■ Stated exercise ■
Only the lines starting at the one with "build_base()" and ending at the one with "if empty is" should be copied, exactly and with both ends kept.

■ Supplied data ■
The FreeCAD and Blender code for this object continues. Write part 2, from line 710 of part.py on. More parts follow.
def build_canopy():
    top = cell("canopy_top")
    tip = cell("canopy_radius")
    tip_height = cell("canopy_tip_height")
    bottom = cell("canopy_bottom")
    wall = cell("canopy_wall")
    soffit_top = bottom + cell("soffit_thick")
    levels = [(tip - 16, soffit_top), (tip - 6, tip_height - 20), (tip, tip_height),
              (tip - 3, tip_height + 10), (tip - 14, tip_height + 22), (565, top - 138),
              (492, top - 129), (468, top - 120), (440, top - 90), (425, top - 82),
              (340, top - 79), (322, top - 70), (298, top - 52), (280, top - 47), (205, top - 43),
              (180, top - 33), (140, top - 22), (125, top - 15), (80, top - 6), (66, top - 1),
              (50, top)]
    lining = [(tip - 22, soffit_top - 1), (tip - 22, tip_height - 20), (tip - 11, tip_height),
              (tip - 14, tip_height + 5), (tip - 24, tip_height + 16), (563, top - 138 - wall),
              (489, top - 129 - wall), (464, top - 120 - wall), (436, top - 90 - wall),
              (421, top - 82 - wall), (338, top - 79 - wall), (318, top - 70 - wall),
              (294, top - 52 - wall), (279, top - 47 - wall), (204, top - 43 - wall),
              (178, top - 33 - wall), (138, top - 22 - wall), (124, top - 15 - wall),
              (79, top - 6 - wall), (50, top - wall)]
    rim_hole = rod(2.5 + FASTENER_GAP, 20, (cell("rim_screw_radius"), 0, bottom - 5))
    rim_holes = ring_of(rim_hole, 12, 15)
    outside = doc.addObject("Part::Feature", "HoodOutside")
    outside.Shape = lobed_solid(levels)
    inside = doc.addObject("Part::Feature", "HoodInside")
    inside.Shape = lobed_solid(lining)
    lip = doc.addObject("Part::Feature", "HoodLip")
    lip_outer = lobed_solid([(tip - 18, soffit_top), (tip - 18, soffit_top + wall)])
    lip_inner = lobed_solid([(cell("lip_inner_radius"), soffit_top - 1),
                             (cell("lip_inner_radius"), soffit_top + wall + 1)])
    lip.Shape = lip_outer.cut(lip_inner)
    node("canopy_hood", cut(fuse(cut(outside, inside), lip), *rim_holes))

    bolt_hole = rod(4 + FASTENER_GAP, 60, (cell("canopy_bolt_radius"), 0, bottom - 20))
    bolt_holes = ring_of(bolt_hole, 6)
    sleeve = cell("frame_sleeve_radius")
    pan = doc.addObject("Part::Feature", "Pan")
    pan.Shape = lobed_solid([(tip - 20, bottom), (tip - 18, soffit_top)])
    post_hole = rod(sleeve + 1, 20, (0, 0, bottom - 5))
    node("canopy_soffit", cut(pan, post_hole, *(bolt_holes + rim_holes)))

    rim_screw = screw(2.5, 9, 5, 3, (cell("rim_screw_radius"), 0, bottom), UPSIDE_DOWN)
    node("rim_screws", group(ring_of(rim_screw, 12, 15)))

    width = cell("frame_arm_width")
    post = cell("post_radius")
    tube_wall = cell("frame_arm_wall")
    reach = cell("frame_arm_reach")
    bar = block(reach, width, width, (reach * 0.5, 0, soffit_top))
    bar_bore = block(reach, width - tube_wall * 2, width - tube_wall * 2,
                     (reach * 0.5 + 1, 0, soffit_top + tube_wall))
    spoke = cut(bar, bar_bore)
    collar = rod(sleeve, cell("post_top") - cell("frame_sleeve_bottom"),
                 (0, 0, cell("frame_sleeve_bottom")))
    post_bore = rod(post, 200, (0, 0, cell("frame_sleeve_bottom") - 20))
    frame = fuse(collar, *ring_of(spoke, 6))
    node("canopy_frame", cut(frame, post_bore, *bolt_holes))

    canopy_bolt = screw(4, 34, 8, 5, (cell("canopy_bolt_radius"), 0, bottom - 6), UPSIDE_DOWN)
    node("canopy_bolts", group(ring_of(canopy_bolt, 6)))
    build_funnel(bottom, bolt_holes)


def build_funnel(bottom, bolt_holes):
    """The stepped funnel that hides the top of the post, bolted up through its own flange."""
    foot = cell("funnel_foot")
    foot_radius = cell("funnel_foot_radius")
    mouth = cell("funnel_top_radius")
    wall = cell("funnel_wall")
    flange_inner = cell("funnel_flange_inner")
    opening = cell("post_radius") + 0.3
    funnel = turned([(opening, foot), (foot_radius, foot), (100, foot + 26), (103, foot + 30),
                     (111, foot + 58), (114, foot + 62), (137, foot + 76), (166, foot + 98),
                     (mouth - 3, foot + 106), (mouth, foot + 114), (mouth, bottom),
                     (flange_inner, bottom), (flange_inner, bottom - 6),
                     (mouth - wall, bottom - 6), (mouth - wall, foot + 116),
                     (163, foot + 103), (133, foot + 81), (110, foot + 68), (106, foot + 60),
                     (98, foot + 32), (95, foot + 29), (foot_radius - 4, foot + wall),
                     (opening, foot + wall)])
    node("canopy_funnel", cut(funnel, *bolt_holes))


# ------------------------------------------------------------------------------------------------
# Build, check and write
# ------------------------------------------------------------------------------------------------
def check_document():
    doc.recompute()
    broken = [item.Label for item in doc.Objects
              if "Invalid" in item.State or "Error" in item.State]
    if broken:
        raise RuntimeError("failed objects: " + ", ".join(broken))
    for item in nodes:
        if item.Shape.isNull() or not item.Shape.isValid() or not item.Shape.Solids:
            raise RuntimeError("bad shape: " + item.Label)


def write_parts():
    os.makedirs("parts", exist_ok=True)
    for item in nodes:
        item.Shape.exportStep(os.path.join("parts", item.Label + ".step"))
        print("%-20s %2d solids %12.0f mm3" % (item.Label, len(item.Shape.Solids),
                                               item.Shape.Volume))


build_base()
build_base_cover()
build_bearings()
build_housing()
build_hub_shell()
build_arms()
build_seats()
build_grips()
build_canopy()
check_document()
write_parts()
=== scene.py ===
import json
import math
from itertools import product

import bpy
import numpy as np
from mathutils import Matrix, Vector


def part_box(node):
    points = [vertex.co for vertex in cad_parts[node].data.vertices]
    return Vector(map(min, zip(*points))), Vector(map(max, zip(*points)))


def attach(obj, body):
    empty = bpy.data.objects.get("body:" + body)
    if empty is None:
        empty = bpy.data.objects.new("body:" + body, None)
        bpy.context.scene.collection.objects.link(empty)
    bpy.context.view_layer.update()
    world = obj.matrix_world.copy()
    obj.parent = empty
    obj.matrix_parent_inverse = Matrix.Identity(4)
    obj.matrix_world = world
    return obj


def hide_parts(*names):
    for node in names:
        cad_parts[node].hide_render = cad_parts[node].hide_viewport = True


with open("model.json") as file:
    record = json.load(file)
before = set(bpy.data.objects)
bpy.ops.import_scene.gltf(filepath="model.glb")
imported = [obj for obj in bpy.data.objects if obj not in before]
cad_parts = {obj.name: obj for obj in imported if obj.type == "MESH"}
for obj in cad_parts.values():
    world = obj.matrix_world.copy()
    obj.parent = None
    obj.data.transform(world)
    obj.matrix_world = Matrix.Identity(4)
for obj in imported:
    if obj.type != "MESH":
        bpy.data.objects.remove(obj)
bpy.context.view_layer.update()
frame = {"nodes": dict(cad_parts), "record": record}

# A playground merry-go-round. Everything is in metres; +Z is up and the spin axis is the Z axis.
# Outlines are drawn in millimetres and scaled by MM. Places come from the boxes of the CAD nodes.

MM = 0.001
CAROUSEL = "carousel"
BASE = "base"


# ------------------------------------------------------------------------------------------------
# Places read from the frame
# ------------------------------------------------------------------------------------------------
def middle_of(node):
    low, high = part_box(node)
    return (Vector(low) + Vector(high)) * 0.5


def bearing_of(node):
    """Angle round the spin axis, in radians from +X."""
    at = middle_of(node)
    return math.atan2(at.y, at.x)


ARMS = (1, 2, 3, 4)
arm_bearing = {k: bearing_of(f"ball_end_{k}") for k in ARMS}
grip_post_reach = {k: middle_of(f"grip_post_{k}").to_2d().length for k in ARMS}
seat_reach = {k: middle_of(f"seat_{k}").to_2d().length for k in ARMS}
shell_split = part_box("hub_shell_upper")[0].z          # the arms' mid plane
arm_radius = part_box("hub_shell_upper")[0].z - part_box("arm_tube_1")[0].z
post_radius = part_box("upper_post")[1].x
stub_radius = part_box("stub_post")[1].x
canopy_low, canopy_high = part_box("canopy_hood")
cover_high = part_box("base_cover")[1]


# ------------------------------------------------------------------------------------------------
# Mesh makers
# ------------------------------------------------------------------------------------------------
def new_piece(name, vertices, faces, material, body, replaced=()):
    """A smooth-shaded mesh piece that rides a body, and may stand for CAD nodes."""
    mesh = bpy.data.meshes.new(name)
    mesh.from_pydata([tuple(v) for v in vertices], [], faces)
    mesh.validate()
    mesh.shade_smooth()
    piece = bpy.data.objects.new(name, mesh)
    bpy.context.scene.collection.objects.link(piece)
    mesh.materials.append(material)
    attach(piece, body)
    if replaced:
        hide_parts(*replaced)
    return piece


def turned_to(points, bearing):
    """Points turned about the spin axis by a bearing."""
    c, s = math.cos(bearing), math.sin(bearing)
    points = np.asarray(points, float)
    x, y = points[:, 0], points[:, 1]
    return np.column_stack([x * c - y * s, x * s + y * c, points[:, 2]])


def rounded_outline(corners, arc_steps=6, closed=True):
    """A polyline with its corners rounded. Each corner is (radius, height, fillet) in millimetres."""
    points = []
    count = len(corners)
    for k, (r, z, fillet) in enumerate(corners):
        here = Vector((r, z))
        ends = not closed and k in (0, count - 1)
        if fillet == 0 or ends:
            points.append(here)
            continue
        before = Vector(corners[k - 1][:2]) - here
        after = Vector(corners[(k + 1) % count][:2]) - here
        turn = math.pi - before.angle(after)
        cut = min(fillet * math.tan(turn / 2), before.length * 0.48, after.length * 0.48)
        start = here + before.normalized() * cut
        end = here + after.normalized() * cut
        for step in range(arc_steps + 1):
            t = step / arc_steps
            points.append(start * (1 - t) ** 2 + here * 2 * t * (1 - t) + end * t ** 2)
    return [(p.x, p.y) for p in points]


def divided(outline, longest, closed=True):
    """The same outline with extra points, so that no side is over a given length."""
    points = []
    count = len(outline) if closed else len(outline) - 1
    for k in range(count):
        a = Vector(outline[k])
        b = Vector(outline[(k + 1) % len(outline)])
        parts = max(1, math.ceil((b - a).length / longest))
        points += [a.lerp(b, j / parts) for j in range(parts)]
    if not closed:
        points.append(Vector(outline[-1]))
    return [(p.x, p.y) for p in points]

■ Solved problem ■
build_base()
build_base_cover()
build_bearings()
build_housing()
build_hub_shell()
build_arms()
build_seats()
build_grips()
build_canopy()
check_document()
write_parts()
=== scene.py ===
import json
import math
from itertools import product

import bpy
import numpy as np
from mathutils import Matrix, Vector


def part_box(node):
    points = [vertex.co for vertex in cad_parts[node].data.vertices]
    return Vector(map(min, zip(*points))), Vector(map(max, zip(*points)))


def attach(obj, body):
    empty = bpy.data.objects.get("body:" + body)
    if empty is None:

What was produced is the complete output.